> What you should do
Return all of the lines below exactly as they are.

> Dataset extract
····················

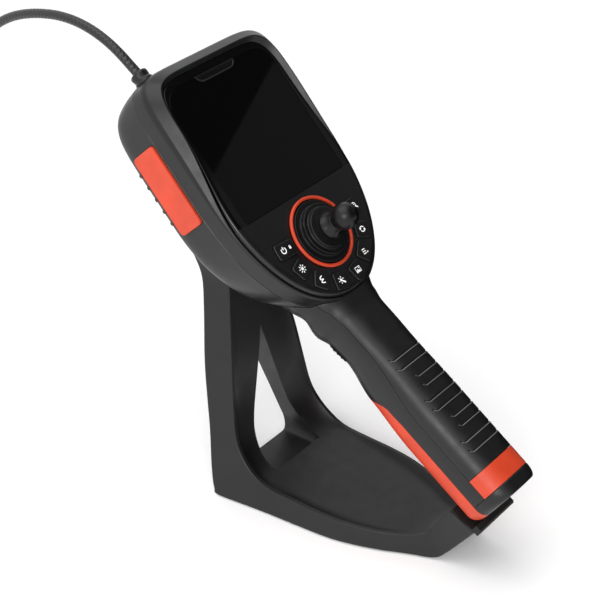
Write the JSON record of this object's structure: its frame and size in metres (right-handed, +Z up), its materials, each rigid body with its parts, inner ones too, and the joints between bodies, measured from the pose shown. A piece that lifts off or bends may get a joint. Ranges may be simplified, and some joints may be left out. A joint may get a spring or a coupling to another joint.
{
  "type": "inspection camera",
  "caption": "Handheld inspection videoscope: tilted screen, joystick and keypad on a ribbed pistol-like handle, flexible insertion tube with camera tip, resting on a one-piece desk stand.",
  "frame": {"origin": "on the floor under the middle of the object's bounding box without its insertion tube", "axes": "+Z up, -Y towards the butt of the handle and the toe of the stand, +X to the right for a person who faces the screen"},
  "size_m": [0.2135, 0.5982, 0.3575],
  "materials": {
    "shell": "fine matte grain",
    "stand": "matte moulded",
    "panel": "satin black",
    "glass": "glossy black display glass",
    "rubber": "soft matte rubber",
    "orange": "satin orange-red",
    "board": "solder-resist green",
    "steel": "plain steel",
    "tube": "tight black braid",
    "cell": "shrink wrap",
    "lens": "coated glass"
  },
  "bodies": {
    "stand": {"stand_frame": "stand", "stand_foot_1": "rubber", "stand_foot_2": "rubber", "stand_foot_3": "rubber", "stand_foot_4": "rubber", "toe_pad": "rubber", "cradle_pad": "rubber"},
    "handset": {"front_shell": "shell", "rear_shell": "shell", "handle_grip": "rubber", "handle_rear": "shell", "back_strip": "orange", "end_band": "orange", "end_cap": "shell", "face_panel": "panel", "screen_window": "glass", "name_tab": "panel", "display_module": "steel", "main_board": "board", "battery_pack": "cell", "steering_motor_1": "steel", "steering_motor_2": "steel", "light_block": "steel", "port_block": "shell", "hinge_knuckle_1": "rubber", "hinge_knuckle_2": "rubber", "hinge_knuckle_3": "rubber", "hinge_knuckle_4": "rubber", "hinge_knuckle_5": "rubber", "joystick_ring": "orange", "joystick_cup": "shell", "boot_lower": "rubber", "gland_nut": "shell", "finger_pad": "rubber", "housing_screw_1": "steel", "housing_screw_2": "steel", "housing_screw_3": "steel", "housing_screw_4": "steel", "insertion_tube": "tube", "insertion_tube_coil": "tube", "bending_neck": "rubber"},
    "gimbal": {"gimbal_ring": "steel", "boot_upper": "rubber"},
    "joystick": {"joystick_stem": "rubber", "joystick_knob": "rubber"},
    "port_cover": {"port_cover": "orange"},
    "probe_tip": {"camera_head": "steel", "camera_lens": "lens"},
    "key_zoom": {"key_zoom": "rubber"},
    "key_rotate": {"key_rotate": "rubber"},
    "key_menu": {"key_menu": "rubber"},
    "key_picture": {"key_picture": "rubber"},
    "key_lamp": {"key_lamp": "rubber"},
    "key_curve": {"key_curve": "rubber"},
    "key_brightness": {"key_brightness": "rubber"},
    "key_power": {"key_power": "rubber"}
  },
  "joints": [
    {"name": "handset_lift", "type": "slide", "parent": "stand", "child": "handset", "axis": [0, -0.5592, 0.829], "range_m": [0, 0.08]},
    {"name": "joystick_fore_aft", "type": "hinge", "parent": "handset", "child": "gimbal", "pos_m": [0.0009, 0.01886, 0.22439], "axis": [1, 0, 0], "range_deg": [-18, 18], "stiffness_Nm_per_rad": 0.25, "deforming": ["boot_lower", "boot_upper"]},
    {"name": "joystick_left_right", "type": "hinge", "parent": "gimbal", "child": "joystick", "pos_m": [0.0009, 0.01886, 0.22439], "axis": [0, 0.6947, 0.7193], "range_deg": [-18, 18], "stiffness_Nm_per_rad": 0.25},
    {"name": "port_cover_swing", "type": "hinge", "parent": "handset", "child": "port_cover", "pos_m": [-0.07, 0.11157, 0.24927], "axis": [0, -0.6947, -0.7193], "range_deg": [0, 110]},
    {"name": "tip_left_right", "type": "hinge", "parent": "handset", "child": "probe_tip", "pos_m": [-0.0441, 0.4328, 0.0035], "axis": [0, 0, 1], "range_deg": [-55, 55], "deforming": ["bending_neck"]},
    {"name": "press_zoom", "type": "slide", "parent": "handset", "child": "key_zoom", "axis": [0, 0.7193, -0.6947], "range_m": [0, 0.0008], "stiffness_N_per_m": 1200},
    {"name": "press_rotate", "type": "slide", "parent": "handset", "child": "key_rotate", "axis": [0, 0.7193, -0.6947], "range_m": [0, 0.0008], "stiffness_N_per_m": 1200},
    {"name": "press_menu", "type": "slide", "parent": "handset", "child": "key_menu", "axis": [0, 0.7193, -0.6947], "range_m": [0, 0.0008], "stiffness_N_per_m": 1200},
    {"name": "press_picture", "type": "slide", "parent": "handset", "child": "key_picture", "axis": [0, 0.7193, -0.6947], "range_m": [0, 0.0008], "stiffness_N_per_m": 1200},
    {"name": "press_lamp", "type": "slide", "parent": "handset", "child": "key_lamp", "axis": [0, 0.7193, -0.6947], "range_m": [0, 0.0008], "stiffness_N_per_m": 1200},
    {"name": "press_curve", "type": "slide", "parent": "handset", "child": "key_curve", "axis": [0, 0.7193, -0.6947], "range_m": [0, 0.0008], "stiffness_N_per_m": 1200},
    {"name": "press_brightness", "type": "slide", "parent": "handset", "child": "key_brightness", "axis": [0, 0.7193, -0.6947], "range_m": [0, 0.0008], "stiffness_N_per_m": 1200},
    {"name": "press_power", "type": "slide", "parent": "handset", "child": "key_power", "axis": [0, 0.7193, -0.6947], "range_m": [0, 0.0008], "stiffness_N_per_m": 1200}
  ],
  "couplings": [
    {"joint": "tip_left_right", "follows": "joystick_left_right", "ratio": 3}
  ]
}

····················

> Worked solution
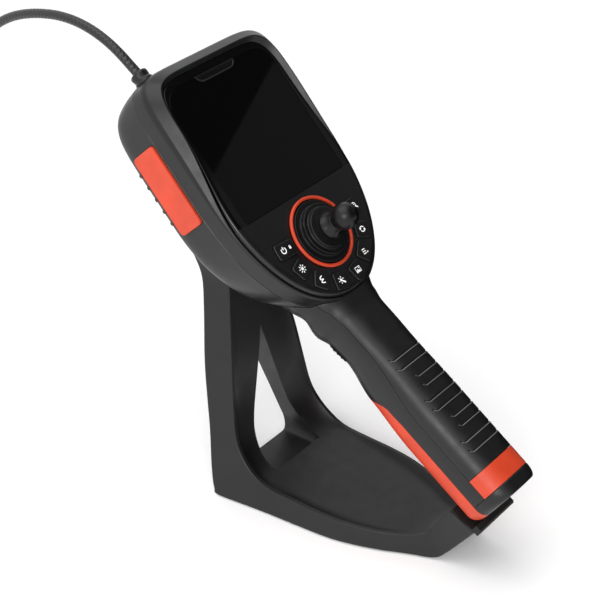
Write the JSON record of this object's structure: its frame and size in metres (right-handed, +Z up), its materials, each rigid body with its parts, inner ones too, and the joints between bodies, measured from the pose shown. A piece that lifts off or bends may get a joint. Ranges may be simplified, and some joints may be left out. A joint may get a spring or a coupling to another joint.
{
  "type": "inspection camera",
  "caption": "Handheld inspection videoscope: tilted screen, joystick and keypad on a ribbed pistol-like handle, flexible insertion tube with camera tip, resting on a one-piece desk stand.",
  "frame": {"origin": "on the floor under the middle of the object's bounding box without its insertion tube", "axes": "+Z up, -Y towards the butt of the handle and the toe of the stand, +X to the right for a person who faces the screen"},
  "size_m": [0.2135, 0.5982, 0.3575],
  "materials": {
    "shell": "fine matte grain",
    "stand": "matte moulded",
    "panel": "satin black",
    "glass": "glossy black display glass",
    "rubber": "soft matte rubber",
    "orange": "satin orange-red",
    "board": "solder-resist green",
    "steel": "plain steel",
    "tube": "tight black braid",
    "cell": "shrink wrap",
    "lens": "coated glass"
  },
  "bodies": {
    "stand": {"stand_frame": "stand", "stand_foot_1": "rubber", "stand_foot_2": "rubber", "stand_foot_3": "rubber", "stand_foot_4": "rubber", "toe_pad": "rubber", "cradle_pad": "rubber"},
    "handset": {"front_shell": "shell", "rear_shell": "shell", "handle_grip": "rubber", "handle_rear": "shell", "back_strip": "orange", "end_band": "orange", "end_cap": "shell", "face_panel": "panel", "screen_window": "glass", "name_tab": "panel", "display_module": "steel", "main_board": "board", "battery_pack": "cell", "steering_motor_1": "steel", "steering_motor_2": "steel", "light_block": "steel", "port_block": "shell", "hinge_knuckle_1": "rubber", "hinge_knuckle_2": "rubber", "hinge_knuckle_3": "rubber", "hinge_knuckle_4": "rubber", "hinge_knuckle_5": "rubber", "joystick_ring": "orange", "joystick_cup": "shell", "boot_lower": "rubber", "gland_nut": "shell", "finger_pad": "rubber", "housing_screw_1": "steel", "housing_screw_2": "steel", "housing_screw_3": "steel", "housing_screw_4": "steel", "insertion_tube": "tube", "insertion_tube_coil": "tube", "bending_neck": "rubber"},
    "gimbal": {"gimbal_ring": "steel", "boot_upper": "rubber"},
    "joystick": {"joystick_stem": "rubber", "joystick_knob": "rubber"},
    "port_cover": {"port_cover": "orange"},
    "probe_tip": {"camera_head": "steel", "camera_lens": "lens"},
    "key_zoom": {"key_zoom": "rubber"},
    "key_rotate": {"key_rotate": "rubber"},
    "key_menu": {"key_menu": "rubber"},
    "key_picture": {"key_picture": "rubber"},
    "key_lamp": {"key_lamp": "rubber"},
    "key_curve": {"key_curve": "rubber"},
    "key_brightness": {"key_brightness": "rubber"},
    "key_power": {"key_power": "rubber"}
  },
  "joints": [
    {"name": "handset_lift", "type": "slide", "parent": "stand", "child": "handset", "axis": [0, -0.5592, 0.829], "range_m": [0, 0.08]},
    {"name": "joystick_fore_aft", "type": "hinge", "parent": "handset", "child": "gimbal", "pos_m": [0.0009, 0.01886, 0.22439], "axis": [1, 0, 0], "range_deg": [-18, 18], "stiffness_Nm_per_rad": 0.25, "deforming": ["boot_lower", "boot_upper"]},
    {"name": "joystick_left_right", "type": "hinge", "parent": "gimbal", "child": "joystick", "pos_m": [0.0009, 0.01886, 0.22439], "axis": [0, 0.6947, 0.7193], "range_deg": [-18, 18], "stiffness_Nm_per_rad": 0.25},
    {"name": "port_cover_swing", "type": "hinge", "parent": "handset", "child": "port_cover", "pos_m": [-0.07, 0.11157, 0.24927], "axis": [0, -0.6947, -0.7193], "range_deg": [0, 110]},
    {"name": "tip_left_right", "type": "hinge", "parent": "handset", "child": "probe_tip", "pos_m": [-0.0441, 0.4328, 0.0035], "axis": [0, 0, 1], "range_deg": [-55, 55], "deforming": ["bending_neck"]},
    {"name": "press_zoom", "type": "slide", "parent": "handset", "child": "key_zoom", "axis": [0, 0.7193, -0.6947], "range_m": [0, 0.0008], "stiffness_N_per_m": 1200},
    {"name": "press_rotate", "type": "slide", "parent": "handset", "child": "key_rotate", "axis": [0, 0.7193, -0.6947], "range_m": [0, 0.0008], "stiffness_N_per_m": 1200},
    {"name": "press_menu", "type": "slide", "parent": "handset", "child": "key_menu", "axis": [0, 0.7193, -0.6947], "range_m": [0, 0.0008], "stiffness_N_per_m": 1200},
    {"name": "press_picture", "type": "slide", "parent": "handset", "child": "key_picture", "axis": [0, 0.7193, -0.6947], "range_m": [0, 0.0008], "stiffness_N_per_m": 1200},
    {"name": "press_lamp", "type": "slide", "parent": "handset", "child": "key_lamp", "axis": [0, 0.7193, -0.6947], "range_m": [0, 0.0008], "stiffness_N_per_m": 1200},
    {"name": "press_curve", "type": "slide", "parent": "handset", "child": "key_curve", "axis": [0, 0.7193, -0.6947], "range_m": [0, 0.0008], "stiffness_N_per_m": 1200},
    {"name": "press_brightness", "type": "slide", "parent": "handset", "child": "key_brightness", "axis": [0, 0.7193, -0.6947], "range_m": [0, 0.0008], "stiffness_N_per_m": 1200},
    {"name": "press_power", "type": "slide", "parent": "handset", "child": "key_power", "axis": [0, 0.7193, -0.6947], "range_m": [0, 0.0008], "stiffness_N_per_m": 1200}
  ],
  "couplings": [
    {"joint": "tip_left_right", "follows": "joystick_left_right", "ratio": 3}
  ]
}